>> begin SUPPLIED MATERIAL
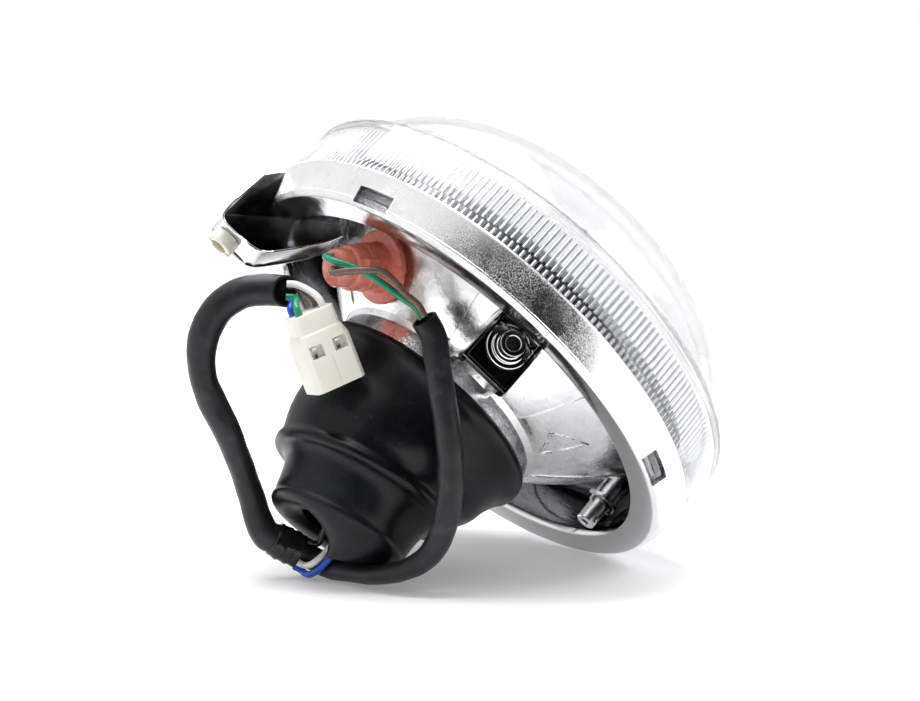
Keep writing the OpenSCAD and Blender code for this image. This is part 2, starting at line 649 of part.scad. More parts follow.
// Holder pushed into the bowl: stem, flange and stepped body
module position_holder() {
  color([0.78, 0.42, 0.4]) on_bowl(holder_angle, holder_reach) difference() {
    union() {
      translate([0, 0, -holder_stem]) cylinder(r = holder_r - 0.1, h = holder_stem + 1.4, $fn = small_fn);
      translate([0, 0, 0.9]) cylinder(r = holder_flange_r, h = holder_flange_t - 0.9, $fn = small_fn);
      translate([0, 0, holder_flange_t - 0.2]) cylinder(r = holder_r, h = 6.2, $fn = small_fn);
      translate([0, 0, holder_flange_t + 5.8]) cylinder(r = holder_r - 1.3, h = 5, $fn = small_fn);
      translate([0, 0, holder_flange_t + 10.6])
        cylinder(r = holder_r - 2.4, h = holder_l - holder_flange_t - 10.6, $fn = small_fn);
    }
    translate([0, 0, -holder_stem - 1]) cylinder(r = glow_r + 0.2, h = 9, $fn = small_fn);
  }
}

// Carries a piece drawn along +Z from the base of the wedge bulb, pointing into the bowl
module at_wedge_base() {
  on_bowl(holder_angle, holder_reach) translate([0, 0, 4.6 - holder_stem]) mirror([0, 0, 1]) children();
}

module position_bulb() {
  color([0.9, 0.93, 0.96, 0.5]) at_wedge_base()
    difference() {
      union() {
        cylinder(r = glow_r, h = glow_l - glow_r, $fn = small_fn);
        translate([0, 0, glow_l - glow_r]) sphere(r = glow_r, $fn = small_fn);
      }
      translate([0, 0, 5]) cylinder(r = glow_r - 0.9, h = glow_l - glow_r - 5, $fn = small_fn);
      translate([0, 0, glow_l - glow_r]) sphere(r = glow_r - 0.9, $fn = small_fn);
    }
}

module position_filament() {
  color([0.5, 0.48, 0.45]) at_wedge_base() {
    for (x = [-2, 2]) translate([x, 0, 5]) cylinder(r = 0.25, h = 8, $fn = 16);
    translate([-2, 0, 13]) rotate([0, 90, 0]) cylinder(r = 0.4, h = 4, $fn = 16);
  }
}

// Nylon nut snapped into the rear wall of the arm
module adjuster_nut() {
  color([0.9, 0.89, 0.84]) backwards(arm_back) translate([0, -nut_z, 0]) difference() {
    union() {
      cylinder(r = nut_r, h = 4, $fn = small_fn);
      translate([0, 0, -arm_wall - 1.6]) cylinder(r = arm_slot_r - 0.15, h = arm_wall + 2, $fn = small_fn);
      translate([0, 0, -arm_wall - 2.2]) cylinder(r = arm_slot_r + 0.2, h = 0.8, $fn = small_fn);
    }
    translate([0, 0, -6]) cylinder(r = nut_bore_r + 0.55, h = 12, $fn = small_fn);
    translate([-0.6, -6, 2.4]) cube([1.2, 12, 3]);
  }
}

// Brass thread pressed into the nut
module adjuster_insert() {
  color([0.8, 0.65, 0.35]) backwards(arm_back) translate([0, -nut_z, -3]) difference() {
    cylinder(r = nut_bore_r + 0.5, h = 5.4, $fn = small_fn);
    translate([0, 0, -1]) cylinder(r = nut_bore_r, h = 8, $fn = small_fn);
  }
}

module position_wire_green() {
  color([0.05, 0.55, 0.35]) tube_along(green_route, wire_d, 8);
}

module position_wire_brown() {
  color([0.43, 0.33, 0.3]) tube_along(brown_route, wire_d, 8);
}

module position_sleeve() {
  color([0.25, 0.25, 0.26]) tube_along(position_sleeve_route, sleeve_d, 10);
}

module connector_sleeve() {
  color([0.25, 0.25, 0.26]) tube_along(connector_sleeve_route, wide_sleeve_d, 10);
}

module junction_tape() {
  color([0.06, 0.06, 0.07]) tube_along([tape_start, tape_end], wide_sleeve_d + 1.8, 12);
}

module bulb_wire_white() {
  color([0.92, 0.92, 0.9]) tube_along(white_route, wire_d, 8);
}

module bulb_wire_blue() {
  color([0.1, 0.3, 0.75]) tube_along(blue_route, wire_d, 8);
}

module bulb_wire_black() {
  color([0.08, 0.08, 0.09]) tube_along(black_route, wire_d, 8);
}

module connector_wire_white() {
  color([0.92, 0.92, 0.9]) tube_along(stub(plug_column, -plug_row, [0.8, -1.7, 0.8]), wire_d, 8);
}

module connector_wire_blue() {
  color([0.1, 0.3, 0.75]) tube_along(stub(plug_column, plug_row, [1.6, 1, -1.5]), wire_d, 8);
}

module connector_wire_green() {
  color([0.05, 0.55, 0.35]) tube_along(stub(-plug_column, plug_row, [-0.8, 1.7, -0.8]), wire_d, 8);
}

module connector_wire_brown() {
  color([0.43, 0.33, 0.3]) tube_along(stub(-plug_column, -plug_row, [-1.6, -1, 1.5]), wire_d, 8);
}

// Carries a piece drawn with its mating end at -Z into the place of the connector
module at_plug() {
  at_joint() translate(plug_at) rotate(plug_turn) children();
}

module connector_housing() {
  color([0.93, 0.92, 0.87]) at_plug() difference() {
    union() {
      plug_block(plug_t, plug_w, -plug_l / 2, plug_l - plug_neck_l, 1.6);
      plug_block(plug_t - 2, plug_neck_w, plug_l / 2 - plug_neck_l - 0.4, plug_neck_l + 0.4, 1);
    }
    translate([-plug_t / 2 + plug_wall, -plug_w / 2 + plug_wall, -plug_l / 2 - 1])
      cube([plug_t - 2 * plug_wall, plug_w - 2 * plug_wall, plug_cavity + 1]);
    for (y = [-1, 1]) translate([-plug_t / 2 - 1, y * plug_row - 2, -1.5]) cube([3.4, 4, 3.6]);
    for (x = [-1, 1]) for (y = [-1, 1]) translate([x * plug_column, y * plug_row, -3])
      cylinder(r = plug_hole_r, h = plug_l, $fn = 16);
  }
}

// Block with its four long edges cut off at 45 degrees
module plug_block(t, w, z, l, edge) {
  translate([0, 0, z]) linear_extrude(l)
    polygon([[-t / 2 + edge, -w / 2], [t / 2 - edge, -w / 2], [t / 2, -w / 2 + edge], [t / 2, w / 2 - edge],
             [t / 2 - edge, w / 2], [-t / 2 + edge, w / 2], [-t / 2, w / 2 - edge], [-t / 2, -w / 2 + edge]]);
}

module connector_terminals() {
  color([0.85, 0.78, 0.5]) at_plug() for (x = [-1, 1]) for (y = [-1, 1])
    translate([x * plug_column - 0.4, y * plug_row - plug_hole_r + 0.1, -plug_l / 2 + 5])
      cube([0.8, 2 * plug_hole_r - 0.2, 9]);
}

lens();
lens_sealant();
lamp_housing();
bulb_seat_ring();
seat_screws();
bulb_spring_clip();
main_bulb_cap();
main_bulb_glass();
main_bulb_filaments();
main_bulb_blades();
bulb_plug();
rubber_boot();
position_holder();
position_bulb();
position_filament();
adjuster_nut();
adjuster_insert();
position_wire_green();
position_wire_brown();
position_sleeve();
connector_sleeve();
junction_tape();
bulb_wire_white();
bulb_wire_blue();
bulb_wire_black();
connector_wire_white();
connector_wire_blue();
connector_wire_green();
connector_wire_brown();
connector_housing();
connector_terminals();
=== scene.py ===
import json
import math
import bpy
import bmesh
from mathutils import Matrix, Vector, noise

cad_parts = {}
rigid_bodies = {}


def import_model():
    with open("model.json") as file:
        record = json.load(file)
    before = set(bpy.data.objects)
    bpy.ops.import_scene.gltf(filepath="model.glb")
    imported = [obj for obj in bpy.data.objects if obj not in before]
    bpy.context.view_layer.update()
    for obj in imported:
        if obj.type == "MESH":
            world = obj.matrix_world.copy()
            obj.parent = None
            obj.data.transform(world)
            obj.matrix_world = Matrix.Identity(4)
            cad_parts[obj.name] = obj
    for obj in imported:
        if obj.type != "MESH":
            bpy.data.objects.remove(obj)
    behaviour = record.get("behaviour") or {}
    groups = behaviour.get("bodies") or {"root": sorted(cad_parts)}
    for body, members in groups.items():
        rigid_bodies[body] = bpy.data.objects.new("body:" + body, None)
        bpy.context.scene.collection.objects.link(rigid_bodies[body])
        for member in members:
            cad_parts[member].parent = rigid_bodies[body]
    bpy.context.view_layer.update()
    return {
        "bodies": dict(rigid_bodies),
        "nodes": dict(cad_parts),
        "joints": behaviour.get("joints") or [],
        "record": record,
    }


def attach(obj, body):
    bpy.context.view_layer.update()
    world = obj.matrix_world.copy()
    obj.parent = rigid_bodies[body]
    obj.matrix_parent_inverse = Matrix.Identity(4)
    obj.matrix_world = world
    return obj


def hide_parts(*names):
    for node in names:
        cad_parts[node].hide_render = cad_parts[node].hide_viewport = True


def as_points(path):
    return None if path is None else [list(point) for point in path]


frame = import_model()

# Drawn in millimetres from the joint of rim and lens, then carried to the frame
pivotBehindJoint = 14.8


def toFrame(p):
    return (p[0] / 1000, (p[1] - pivotBehindJoint) / 1000, p[2] / 1000)


# where the photograph was taken from, in metres and in the frame
view = {
    "place": (-0.55195, 0.20437, 0.04901),
    "right": (-0.304852, -0.620718, -0.722339),
    "up": (-0.218237, -0.692733, 0.687377),
    "towards": (-0.92706, 0.36719, 0.07572),  # from the lamp to the camera
    "lens": 78.26,
    "sensor": 36,
    "nearest": 0.01,
    "floorUp": (-0.295046, -0.659578, 0.691306),
    "floorAt": -62.35,  # mm along floorUp, measured like the shapes
    "floorSize": (0.2, 1.6, 1.2),  # near edge, far edge, half width; mirrors see past the near edge
}


def linked(name, data):
    made = bpy.data.objects.new(name, data)
    bpy.context.scene.collection.objects.link(made)
    return made


def addCamera(s):
    right = Vector(s["right"]).normalized()
    up = Vector(s["up"]).normalized()
    back = right.cross(up)
    data = bpy.data.cameras.new("camera")
    data.lens = s["lens"]
    data.sensor_width = s["sensor"]
    data.clip_start = s["nearest"]
    camera = linked("camera", data)
    turn = Matrix((right, up, back)).transposed().to_4x4()
    camera.matrix_world = Matrix.Translation(s["place"]) @ turn
    bpy.context.scene.camera = camera


addCamera(view)
bpy.context.scene.view_settings.view_transform = "Standard"
print("camera placed")


def addNode(tree, kind, **values):
    made = tree.nodes.new("ShaderNode" + kind)
    for key, value in values.items():
        if hasattr(made, key):
            setattr(made, key, value)
        else:
            made.inputs[key.replace("_", " ")].default_value = value
    return made


def mathOf(tree, how, a, b):
    made = addNode(tree, "Math", operation=how)
    for slot, value in enumerate((a, b)):
        if isinstance(value, (int, float)):
            made.inputs[slot].default_value = value
        else:
            tree.links.new(value, made.inputs[slot])
    return made.outputs[0]


def timesOf(tree, a, b):
    return mathOf(tree, "MULTIPLY", a, b)


def sumOf(tree, first, *more):
    for value in more:
        first = mathOf(tree, "ADD", first, value)
    return first


def rampOf(tree, value, low, high, toLow=0.0, toHigh=1.0):
    made = addNode(tree, "MapRange", interpolation_type="SMOOTHSTEP", From_Min=low, From_Max=high,
                   To_Min=toLow, To_Max=toHigh)
    tree.links.new(value, made.inputs["Value"])
    return made.outputs["Result"]


def mixOf(tree, factor, a, b, how="MIX"):
    made = addNode(tree, "Mix", data_type="RGBA", blend_type=how)
    for slot, value in ((0, factor), (6, a), (7, b)):
        if isinstance(value, (int, float)):
            made.inputs[slot].default_value = value
        elif isinstance(value, tuple):
            made.inputs[slot].default_value = (*value, 1)
        else:
            tree.links.new(value, made.inputs[slot])
    return made.outputs[2]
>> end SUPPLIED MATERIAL
_SET EXERCISE_.
The lines to transcribe begin at the line with "at 45 degrees" and end at the line with "for body, members"; copy them exactly, both ends included.

_FULL OUTPUT_.
// Block with its four long edges cut off at 45 degrees
module plug_block(t, w, z, l, edge) {
  translate([0, 0, z]) linear_extrude(l)
    polygon([[-t / 2 + edge, -w / 2], [t / 2 - edge, -w / 2], [t / 2, -w / 2 + edge], [t / 2, w / 2 - edge],
             [t / 2 - edge, w / 2], [-t / 2 + edge, w / 2], [-t / 2, w / 2 - edge], [-t / 2, -w / 2 + edge]]);
}

module connector_terminals() {
  color([0.85, 0.78, 0.5]) at_plug() for (x = [-1, 1]) for (y = [-1, 1])
    translate([x * plug_column - 0.4, y * plug_row - plug_hole_r + 0.1, -plug_l / 2 + 5])
      cube([0.8, 2 * plug_hole_r - 0.2, 9]);
}

lens();
lens_sealant();
lamp_housing();
bulb_seat_ring();
seat_screws();
bulb_spring_clip();
main_bulb_cap();
main_bulb_glass();
main_bulb_filaments();
main_bulb_blades();
bulb_plug();
rubber_boot();
position_holder();
position_bulb();
position_filament();
adjuster_nut();
adjuster_insert();
position_wire_green();
position_wire_brown();
position_sleeve();
connector_sleeve();
junction_tape();
bulb_wire_white();
bulb_wire_blue();
bulb_wire_black();
connector_wire_white();
connector_wire_blue();
connector_wire_green();
connector_wire_brown();
connector_housing();
connector_terminals();
=== scene.py ===
import json
import math
import bpy
import bmesh
from mathutils import Matrix, Vector, noise

cad_parts = {}
rigid_bodies = {}


def import_model():
    with open("model.json") as file:
        record = json.load(file)
    before = set(bpy.data.objects)
    bpy.ops.import_scene.gltf(filepath="model.glb")
    imported = [obj for obj in bpy.data.objects if obj not in before]
    bpy.context.view_layer.update()
    for obj in imported:
        if obj.type == "MESH":
            world = obj.matrix_world.copy()
            obj.parent = None
            obj.data.transform(world)
            obj.matrix_world = Matrix.Identity(4)
            cad_parts[obj.name] = obj
    for obj in imported:
        if obj.type != "MESH":
            bpy.data.objects.remove(obj)
    behaviour = record.get("behaviour") or {}
    groups = behaviour.get("bodies") or {"root": sorted(cad_parts)}
    for body, members in groups.items():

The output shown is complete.